Noch hatte ich mich nicht an den Winter gewöhnt. Nicht an die jetzige Jahreszeit, die mein Herrchen manchmal als „Winterzauber“ bezeichnete.

Zauber? Wo bitteschön soll hier ein Zauber sein? Zauberer gibt es nur im Märchen. Im echten Leben werden keine Wünsche erfüllt, und Wunder gibt es ebenfalls nicht.

Missmutig stapfte ich hinter Ben her und war in meinen Gedanken versunken.

Während mein Herrchen von der Winterzauberwelt sprach, hatte ich zuletzt manchmal komische, fast negative Gedanken. Ich ärgerte mich zwar meistens darüber, konnte mich allerdings nicht gegen sie wehren. Doch zum Glück waren es immer nur kurze Momente. Augenblicke, die Ben erkannte, und mich fragte, ob …

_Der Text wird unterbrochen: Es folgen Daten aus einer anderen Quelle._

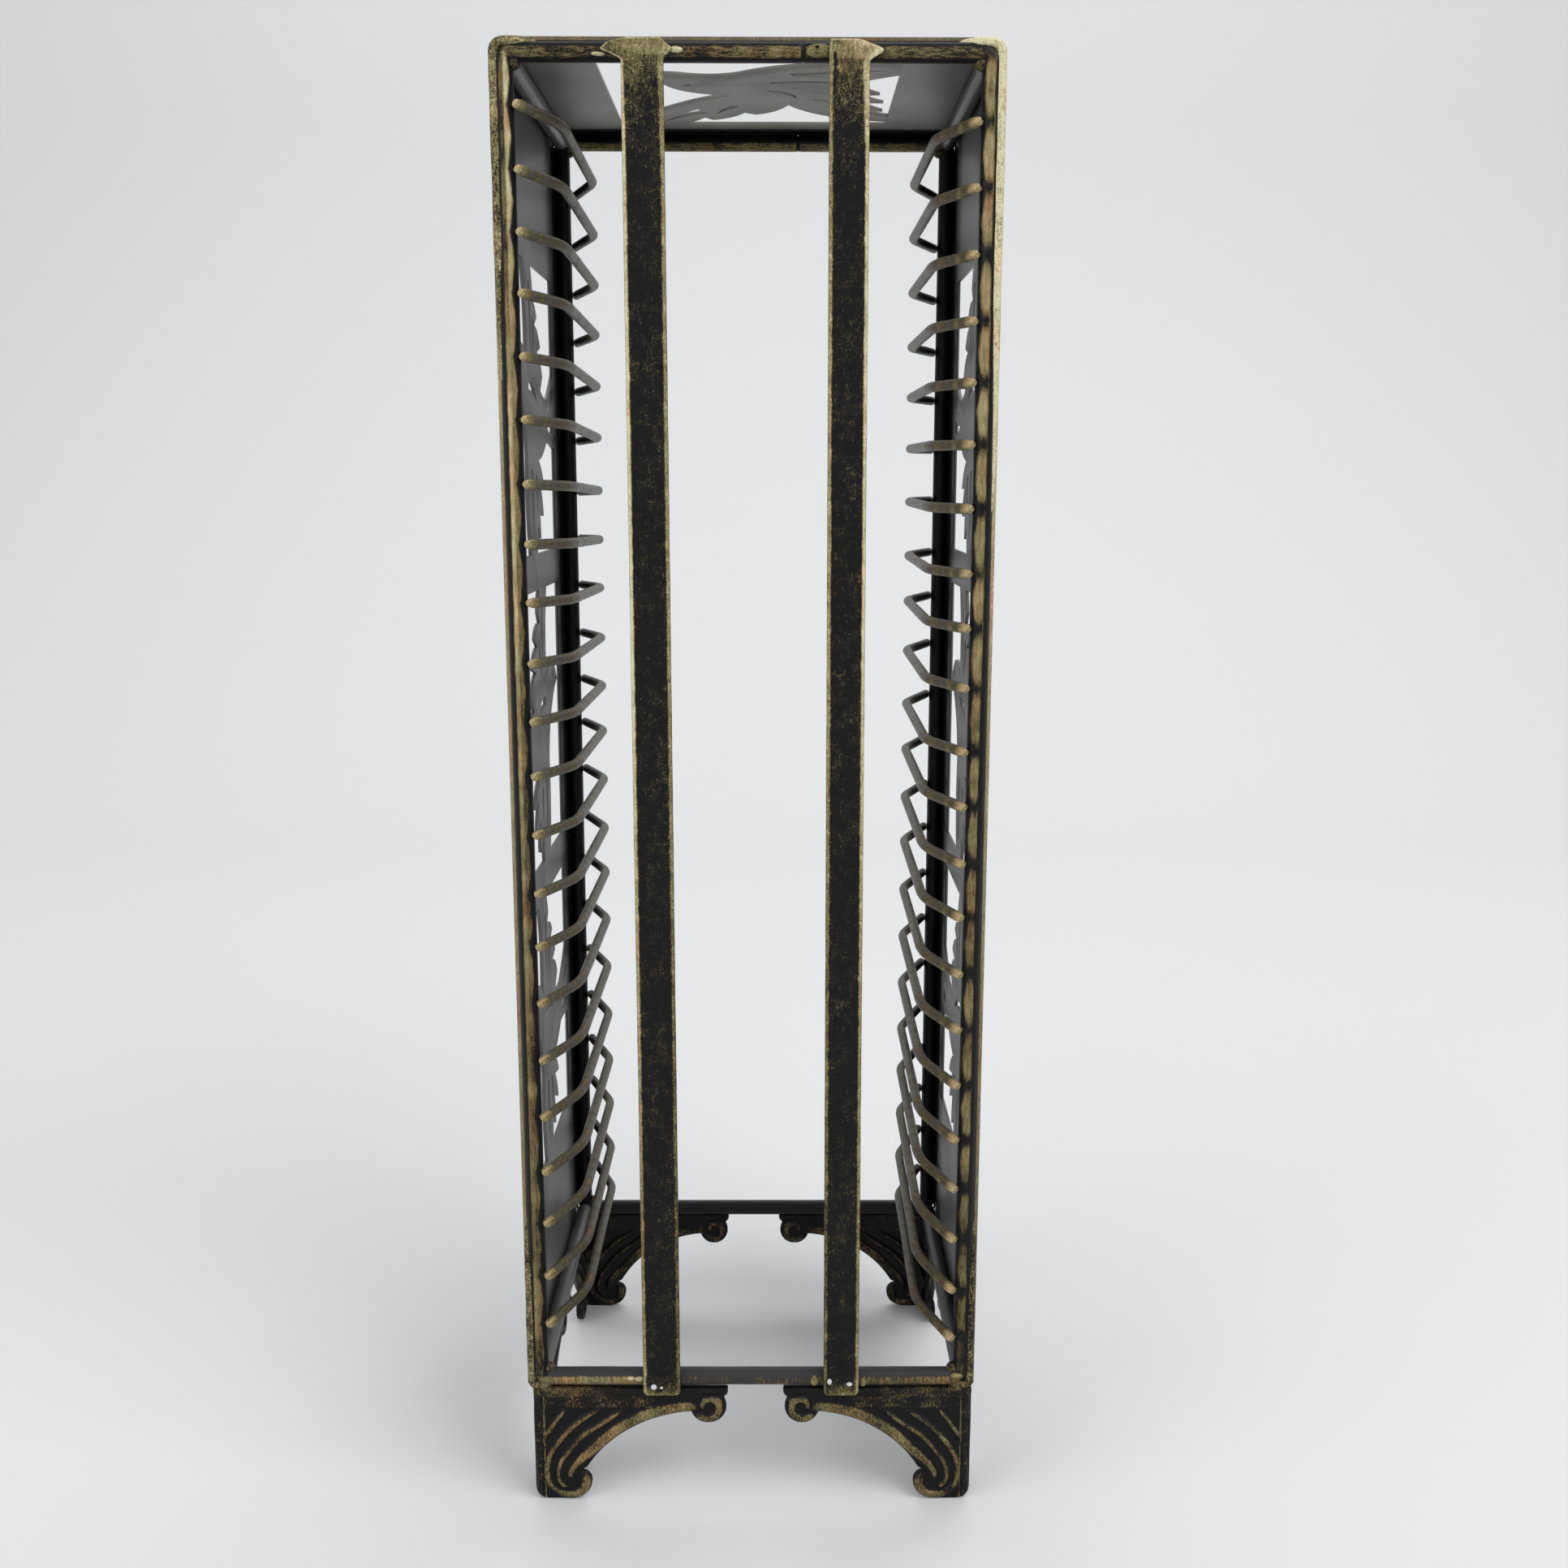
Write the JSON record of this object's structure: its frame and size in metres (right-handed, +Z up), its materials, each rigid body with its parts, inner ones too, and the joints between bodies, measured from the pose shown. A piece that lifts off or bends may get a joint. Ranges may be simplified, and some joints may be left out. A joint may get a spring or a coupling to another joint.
{
  "type": "cd dvd storage tower",
  "caption": "Free-standing open metal tower for disc cases, with bent support wires, pierced bird panels, flat strips at the back and scrolled corner feet.",
  "frame": {"origin": "bottom centre of the bounding box, on the floor plane", "axes": "+Z up, -Y towards the back, which has the two strips and is the side pictured, +Y towards the open side where the cases go in, X across"},
  "size_m": [0.163, 0.1484, 0.5065],
  "materials": {
    "rear_frame": "black paint dry-brushed with old gold, satin",
    "front_frame": "black paint with a little rubbed gold, satin",
    "depth_rod": "satin grey-black",
    "panel": "satin warm dark grey",
    "strip": "black with speckled gold brush marks, gold edges",
    "wire": "grey-gold, rubbed, satin",
    "foot": "black casting with gold-brushed ribs"
  },
  "bodies": {
    "root": {"bottom_rod_left": "depth_rod", "bottom_rod_right": "depth_rod", "foot_front_left": "foot", "foot_front_right": "foot", "foot_rear_left": "foot", "foot_rear_right": "foot", "front_frame": "front_frame", "left_panel": "panel", "rear_frame": "rear_frame", "rear_strip_left": "strip", "rear_strip_right": "strip", "right_panel": "panel", "top_panel": "panel", "top_rod_left": "depth_rod", "top_rod_right": "depth_rod", "wire_left_01": "wire", "wire_left_02": "wire", "wire_left_03": "wire", "wire_left_04": "wire", "wire_left_05": "wire", "wire_left_06": "wire", "wire_left_07": "wire", "wire_left_08": "wire", "wire_left_09": "wire", "wire_left_10": "wire", "wire_left_11": "wire", "wire_left_12": "wire", "wire_left_13": "wire", "wire_left_14": "wire", "wire_left_15": "wire", "wire_left_16": "wire", "wire_left_17": "wire", "wire_left_18": "wire", "wire_left_19": "wire", "wire_left_20": "wire", "wire_left_21": "wire", "wire_left_22": "wire", "wire_right_01": "wire", "wire_right_02": "wire", "wire_right_03": "wire", "wire_right_04": "wire", "wire_right_05": "wire", "wire_right_06": "wire", "wire_right_07": "wire", "wire_right_08": "wire", "wire_right_09": "wire", "wire_right_10": "wire", "wire_right_11": "wire", "wire_right_12": "wire", "wire_right_13": "wire", "wire_right_14": "wire", "wire_right_15": "wire", "wire_right_16": "wire", "wire_right_17": "wire", "wire_right_18": "wire", "wire_right_19": "wire", "wire_right_20": "wire", "wire_right_21": "wire", "wire_right_22": "wire"}
  },
  "joints": []
}
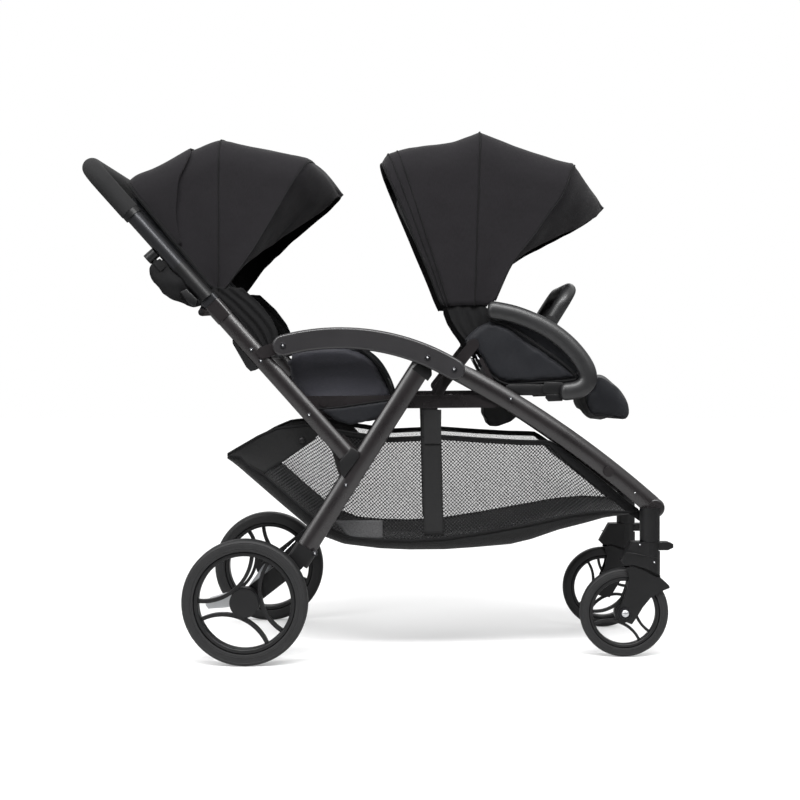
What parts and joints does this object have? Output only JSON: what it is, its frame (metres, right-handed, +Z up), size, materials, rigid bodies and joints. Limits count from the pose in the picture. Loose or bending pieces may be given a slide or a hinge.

Na, Kleiner, bist du mal wieder im Winterblues verschwunden?“ Ben hatte meine Gedanken unterbrochen und lachte.

Darüber, dass er genau die Worte aussprach, an die ich gedachte hatte, wunderte ich mich nicht mehr. Häufig war es so, da uns etwas ganz Besonderes verband.

Dann kehrte ich nochmals zurück in meine Gedankenwelt von eben. Schon jetzt war alles Negative aus meinem Kopf verschwunden. Zum Glück. Immerhin war mir selbst klar, dass gerade ich an Wunder glauben musste. Ohne ein solches Wunder wäre ich niemals bei dem tollsten Menschen der Welt gelandet, und so wollte ich mich bemühen, meinen Lebenszauber komplett zurückzugewinnen.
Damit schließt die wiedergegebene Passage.